>> START RECORDS FOR PROCESSING
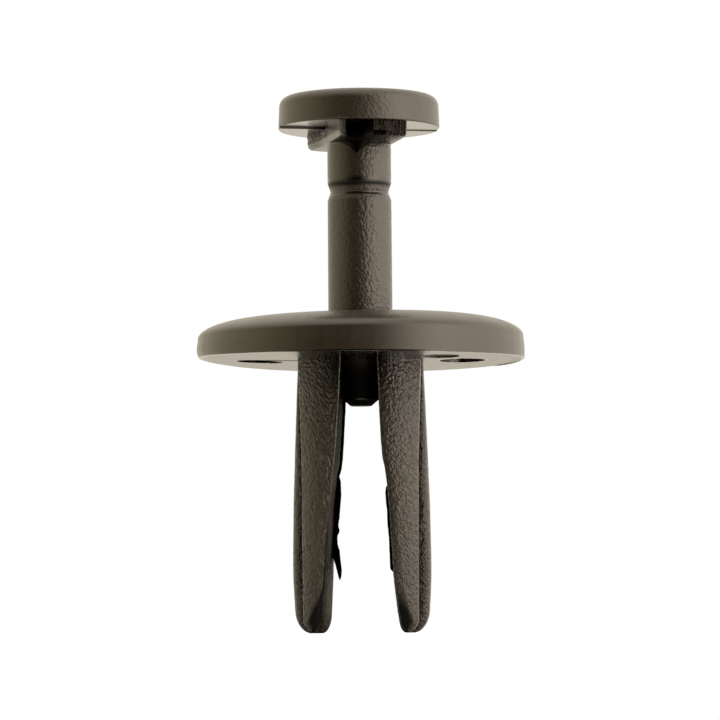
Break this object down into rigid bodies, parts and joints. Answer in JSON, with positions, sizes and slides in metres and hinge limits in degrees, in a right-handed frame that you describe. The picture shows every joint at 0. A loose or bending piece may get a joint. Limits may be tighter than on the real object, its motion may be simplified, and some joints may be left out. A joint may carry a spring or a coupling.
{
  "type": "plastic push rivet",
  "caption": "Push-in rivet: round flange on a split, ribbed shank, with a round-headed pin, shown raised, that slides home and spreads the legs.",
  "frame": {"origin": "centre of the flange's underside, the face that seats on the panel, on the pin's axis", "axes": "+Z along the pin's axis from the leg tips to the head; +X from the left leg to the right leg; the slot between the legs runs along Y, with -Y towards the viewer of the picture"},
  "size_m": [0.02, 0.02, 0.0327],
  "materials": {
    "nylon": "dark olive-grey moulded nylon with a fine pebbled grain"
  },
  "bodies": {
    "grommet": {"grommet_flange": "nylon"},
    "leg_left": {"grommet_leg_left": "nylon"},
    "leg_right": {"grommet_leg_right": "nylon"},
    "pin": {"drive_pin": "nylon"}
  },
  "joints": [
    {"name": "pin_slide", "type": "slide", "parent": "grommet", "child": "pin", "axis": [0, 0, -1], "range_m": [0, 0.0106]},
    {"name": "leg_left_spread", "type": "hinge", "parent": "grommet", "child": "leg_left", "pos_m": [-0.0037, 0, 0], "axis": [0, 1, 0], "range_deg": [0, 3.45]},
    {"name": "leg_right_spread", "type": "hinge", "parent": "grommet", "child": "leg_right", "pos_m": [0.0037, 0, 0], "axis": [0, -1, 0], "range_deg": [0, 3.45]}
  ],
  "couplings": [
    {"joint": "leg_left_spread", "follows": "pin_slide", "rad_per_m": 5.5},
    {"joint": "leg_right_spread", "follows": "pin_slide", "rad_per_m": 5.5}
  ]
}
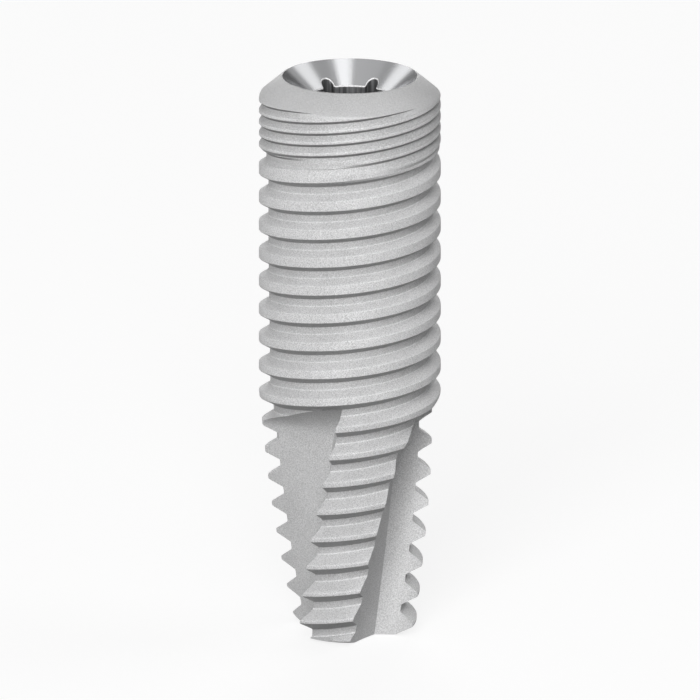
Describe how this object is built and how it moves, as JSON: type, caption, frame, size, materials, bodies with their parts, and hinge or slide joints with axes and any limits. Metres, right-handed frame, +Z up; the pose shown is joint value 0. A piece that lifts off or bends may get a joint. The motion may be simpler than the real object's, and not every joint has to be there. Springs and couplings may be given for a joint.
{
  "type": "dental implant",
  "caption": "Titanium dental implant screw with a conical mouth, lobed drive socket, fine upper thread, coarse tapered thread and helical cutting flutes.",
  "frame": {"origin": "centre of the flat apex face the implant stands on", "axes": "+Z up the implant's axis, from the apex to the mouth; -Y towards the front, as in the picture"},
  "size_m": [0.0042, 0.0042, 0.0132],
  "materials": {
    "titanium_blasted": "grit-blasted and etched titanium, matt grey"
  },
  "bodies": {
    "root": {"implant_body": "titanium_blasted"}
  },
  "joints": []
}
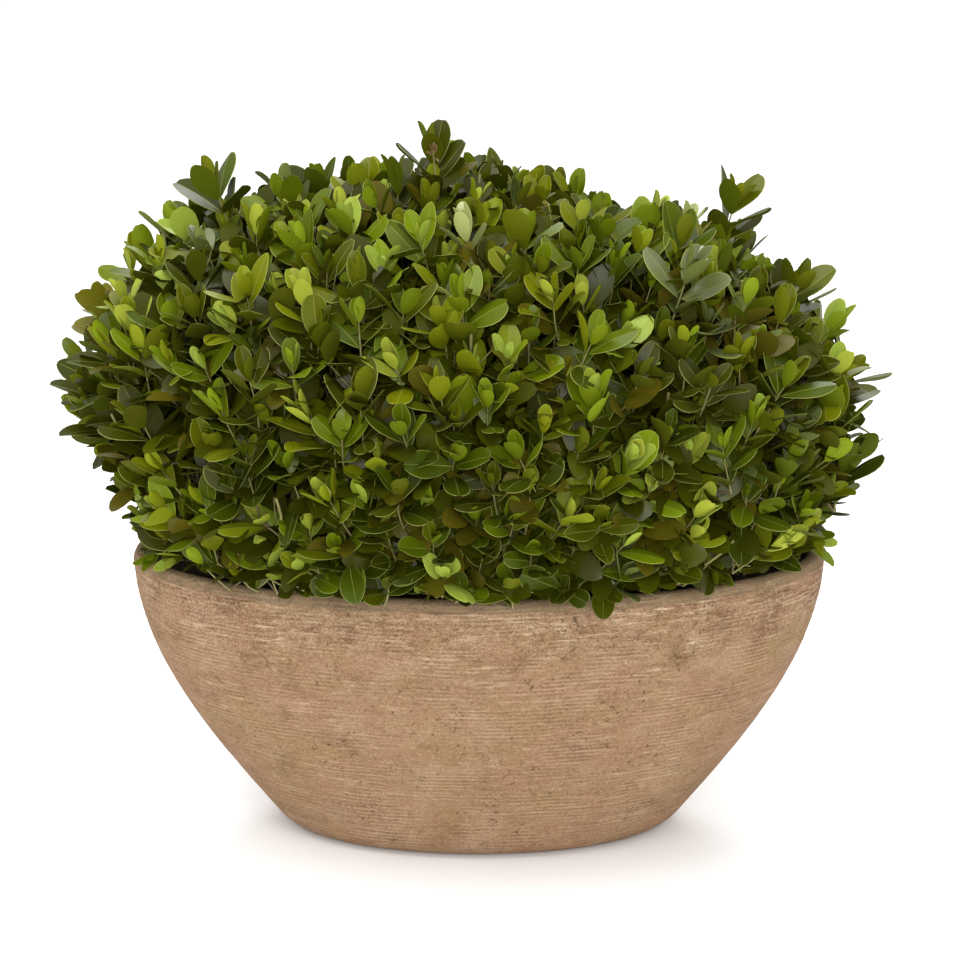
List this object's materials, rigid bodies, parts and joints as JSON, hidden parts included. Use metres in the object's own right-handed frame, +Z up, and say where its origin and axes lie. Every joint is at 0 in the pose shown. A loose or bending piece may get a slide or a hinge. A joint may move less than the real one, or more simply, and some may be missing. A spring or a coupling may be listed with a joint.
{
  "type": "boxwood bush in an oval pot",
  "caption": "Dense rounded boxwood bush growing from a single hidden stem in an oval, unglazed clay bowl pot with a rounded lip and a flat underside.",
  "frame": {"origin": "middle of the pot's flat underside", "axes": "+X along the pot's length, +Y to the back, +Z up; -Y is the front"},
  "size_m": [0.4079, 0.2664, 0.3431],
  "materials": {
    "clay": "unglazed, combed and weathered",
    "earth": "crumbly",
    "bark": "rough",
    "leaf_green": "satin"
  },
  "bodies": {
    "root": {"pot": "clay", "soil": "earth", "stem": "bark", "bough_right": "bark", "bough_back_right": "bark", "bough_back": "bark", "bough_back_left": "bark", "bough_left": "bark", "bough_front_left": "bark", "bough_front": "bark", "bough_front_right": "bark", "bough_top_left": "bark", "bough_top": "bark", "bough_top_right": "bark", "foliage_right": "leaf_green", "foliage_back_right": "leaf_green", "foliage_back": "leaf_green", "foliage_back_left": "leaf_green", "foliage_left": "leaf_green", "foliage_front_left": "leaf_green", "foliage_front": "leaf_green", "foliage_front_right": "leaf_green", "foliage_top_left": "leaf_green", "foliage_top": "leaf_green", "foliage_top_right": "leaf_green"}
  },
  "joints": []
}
>> END RECORDS FOR PROCESSING
In the records, locate each line holding the string "pose" and copy it.

Describe how this object is built and how it moves, as JSON: type, caption, frame, size, materials, bodies with their parts, and hinge or slide joints with axes and any limits. Metres, right-handed frame, +Z up; the pose shown is joint value 0. A piece that lifts off or bends may get a joint. The motion may be simpler than the real object's, and not every joint has to be there. Springs and couplings may be given for a joint.
List this object's materials, rigid bodies, parts and joints as JSON, hidden parts included. Use metres in the object's own right-handed frame, +Z up, and say where its origin and axes lie. Every joint is at 0 in the pose shown. A loose or bending piece may get a slide or a hinge. A joint may move less than the real one, or more simply, and some may be missing. A spring or a coupling may be listed with a joint.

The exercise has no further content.